Four Year OD Program
This program prepares you for a career as a clinician, researcher, or educator. Our unique elective program provides you with the opportunity for advanced education in an area of personal interest with options for pursuing a postgraduate education.
The curriculum of the four-year program is organized and delivered through four departments: Vision Sciences, Biomedical Sciences and Disease, Primary Care, and Specialty and Advanced Care. Each course is developed as one step in a sequence designed to facilitate each student’s mastery of the knowledge and skills required of an optometric professional capable of managing conditions of the human eye and visual system.
The Department of Vision Sciences provides course material leading to an understanding of the theory and application of optics as well as the structure and function of the normal and abnormal visual system. To that end, the content of the vision science curriculum is presented within four general areas: optics, vision testing, binocular vision and visual neuroscience.

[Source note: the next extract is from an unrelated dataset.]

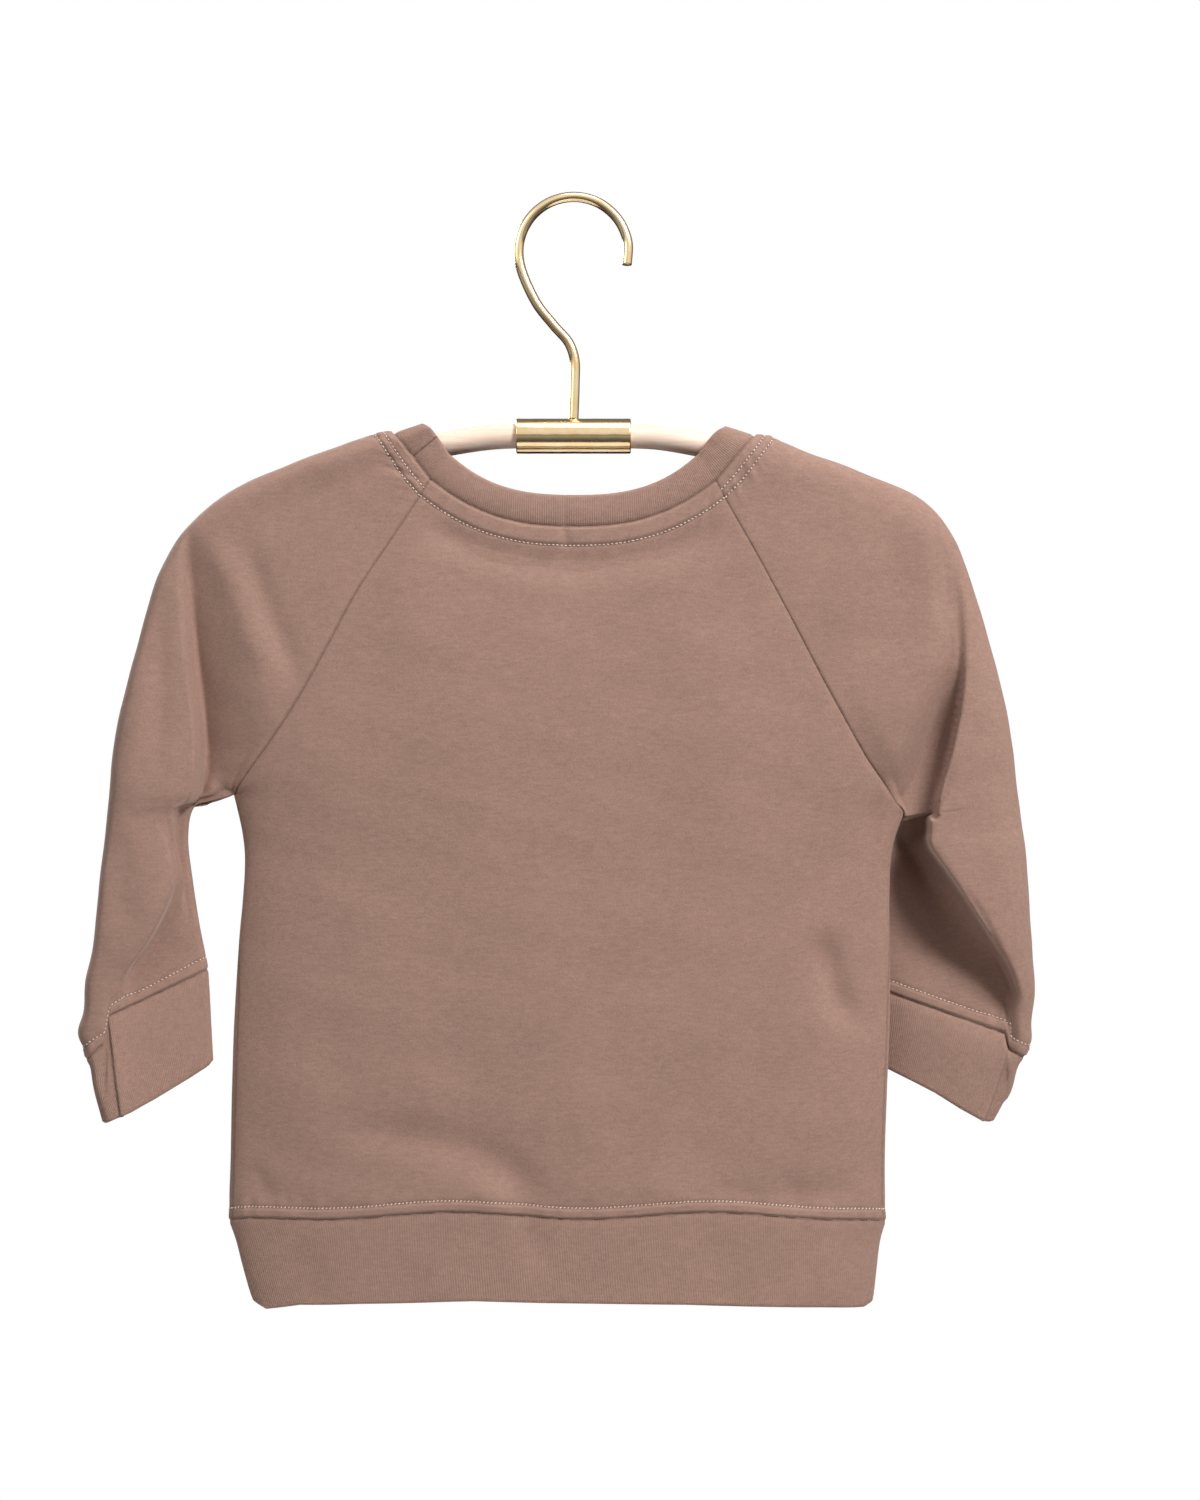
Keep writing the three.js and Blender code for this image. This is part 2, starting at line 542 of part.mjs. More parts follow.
function hookPath() {
  const points = [];
  for (let step = 0; step < HOOK_ARC.points; step += 1) {
    const share = step / (HOOK_ARC.points - 1);
    const angle = THREE.MathUtils.degToRad(THREE.MathUtils.lerp(HOOK_ARC.from, HOOK_ARC.to, share));
    const x = HOOK_ARC.x + HOOK_ARC.radius * Math.cos(angle);
    points.push({ x, z: HOOK_ARC.z + HOOK_ARC.radius * Math.sin(angle) });
  }
  points.push(...HOOK_STEM, { x: 0, z: BAR_HEIGHT + CLAMP.radius + SEAM_GAP });
  return new THREE.CatmullRomCurve3(points.map(({ x, z }) => new THREE.Vector3(x, 0, z)), false, 'centripetal');
}

function hanger() {
  const bar = mesh('hanger_bar', rod(barPath(), BAR_RADIUS, BAR_SIDES, BAR_STEPS), MATERIALS.wood);
  const clamp = mesh('hanger_clamp', clampGeometry(), MATERIALS.brass);
  clamp.position.z = BAR_HEIGHT;
  const hook = mesh('hanger_hook', rod(hookPath(), WIRE.radius, WIRE.sides, WIRE.steps), MATERIALS.brass);
  return new THREE.Group().add(bar, clamp, hook);
}

const group = new THREE.Group();
group.add(garment(), hanger());

export default group;
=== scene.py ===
import functools
import math

import bpy
import numpy as np
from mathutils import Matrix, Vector


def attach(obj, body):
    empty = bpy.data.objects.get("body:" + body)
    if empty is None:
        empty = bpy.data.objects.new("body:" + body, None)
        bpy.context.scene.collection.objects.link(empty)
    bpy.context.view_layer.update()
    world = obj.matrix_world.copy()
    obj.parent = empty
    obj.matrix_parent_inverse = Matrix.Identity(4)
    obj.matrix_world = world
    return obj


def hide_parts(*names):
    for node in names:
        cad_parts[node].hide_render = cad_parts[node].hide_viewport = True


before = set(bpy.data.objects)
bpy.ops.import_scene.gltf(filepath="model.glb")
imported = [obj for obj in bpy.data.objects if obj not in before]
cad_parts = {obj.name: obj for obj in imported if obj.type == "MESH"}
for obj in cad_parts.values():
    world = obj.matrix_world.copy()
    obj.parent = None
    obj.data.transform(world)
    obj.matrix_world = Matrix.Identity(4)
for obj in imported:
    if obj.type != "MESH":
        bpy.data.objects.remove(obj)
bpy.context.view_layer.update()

# A small child's crewneck sweatshirt with raglan sleeves, hung on a wooden hanger with a brass hook.
# Lengths are millimetres until a mesh is made, and metres in the scene. The back faces -Y.

MM = 0.001
TINY = 1e-9
RANDOM_SEED = 12

# Camera, level and square to the garment's back
IMAGE = (1200, 1500)
LENS = 51.0
SENSOR_HEIGHT = 36.0
CAMERA_PLACE = (0.0111, -0.8925, -0.2302)
CLIP_START = 0.01

# Cloth and seams
JERSEY_WALL = 1.6
RIB_WALL = 2.0
SEAM_LAP = 0.3
SEAM_ROLL = {"depth": 0.5, "reach": 0.8}
SIDE_ROLL = {"depth": 0.26, "reach": 0.55}
# How far the painted shade along a seam reaches
SEAM_SHADE_REACH = 0.55
WELT = {"rise": 0.5, "start": 0.1, "shoulder": 1.3, "fall": 1.4}
WELT_AT_SIDES = {"share": 0.3, "reach": 12}
NECK_WELT = {"back": 8.0, "sleeve": 8.3, "inner": 4.7}
NECK_SINK = {"depth": 1.7, "at": 16.0, "reach": 6.5, "sides": (2, 25)}
HEM_WELT = 4.8
CUFF_WELT = 5.3
# STITCH_GROOVE's shade is painted shade along a stitched line, over a share of its groove's reach
STITCH_GROOVE = {"depth": 0.3, "reach": 0.6, "shade": 0.85, "shade_share": 0.7}
PUCKER = {"depth": 0.22, "reach": 5.0, "sides": 6, "lengths": (5.3, 7.9, 11.7, 19.0)}
UNEVEN = {"slope": 0.0029, "lengths": (95, 70, 52, 38, 27, 19)}
CALM = {"sides": (0, 14), "top": (6, 20), "bottom": (2, 14)}
SHUT_GAP = 0.05

# Neck
NECK_TIP_X = 75
COLLAR_WIDTH = 13
COLLAR_BULGE = 0.8
COLLAR_LEAN = math.radians(72)
BACK_LEAN_POWER = 3
FRONT_LEAN_POWER = 1.4
NECK_CURVE_POWER = 2.5
FRONT_CORNER_SHIFT = np.array([-4.0, -12.0])
# Where the collar's ends are sewn: a groove, with painted shade in it
COLLAR_JOIN = {"x": -65.3, "z": -107.5, "depth": 0.7, "reach": 0.7, "shade": 0.8}

# Ribs: how far apart, how deep and how many columns of points make one
COLLAR_RIB = {"pitch": 0.95, "depth": 0.24}
HEM_RIB = {"pitch": 1.0, "depth": 0.17}
CUFF_RIB = {"pitch": 0.95, "depth": 0.19}
RIB_COLUMNS = 4
RIB_START = 0.8
# Painted shade in the valleys between the rib's columns
RIB_SHADE = 0.10
# Painted shade along a step on each cuff's back: its strength and reach
CREASE_SHADE = {"strength": 0.9, "reach": 0.45}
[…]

The Department of Biomedical Sciences and Disease courses provide the student with an understanding of the normal and abnormal structure and function of the human organism. A background is provided in the following areas: fundamental anatomical and biochemical mechanisms; physiological, immunological, and pathological processes; the diagnosis, treatment, and management of ocular disease.
The Department of Primary Care provides classroom education, technical workshops, and clinical training to help students develop their patient care skills and to understand the role of optometric care within the greater health care delivery system. Emphasis is placed on balancing scientific knowledge, technical expertise, problem-solving ability and personal interactions to stimulate doctors-in-training to become competent, compassionate, eye care professionals. Clinical assignments are selected based upon their offering diverse patient populations, exposure to state of the art instrumentation, and supervisory faculty who are committed to both patient care and education.
The Department of Specialty and Advanced Care offers courses and clinical programs that encompass the specific background, skills, clinical insights, and patient-management capabilities required of optometrists within the specialized clinical realm of contact lenses, low vision, and pediatric optometry and binocular vision. The curriculum provides a foundation that integrates basic science with clinical science and is directly related to the provision of clinical care of patients within these specialized subject areas.
Clinical experiences enable students to become competent optometric professionals who can integrate scientific knowledge with clinical insights to diagnose, treat, and manage visual and ocular problems. Students learn to recognize the ocular manifestations of systemic disease and to understand their management. The preceptor-ship method is used throughout the program. It calls for supervision by licensed and experienced faculty, with students assuming more responsibility as their training and education progresses. The students’ final year is entirely clinical with assignments available in an array of diverse practice settings and locations. It is expected that all of our students maintain the highest professional and ethical values while striving for excellence and compassion in patient care.
The application process is described in detail on our website. Additional information and application packets are available in the Office of Student Admissions at 1-800-824-5526 or firstname.lastname@example.org
The New England College of Optometry is accredited by the Accreditation Council on Optometric Education (ACOE) of the American Optometric Association and by the Commission on Institutions of Higher Education (CIHE) of the New England Association of Schools & Colleges, Inc. Both ACOE and CIHE and their respective associations are recognized by the Council of Post-Secondary Accreditation.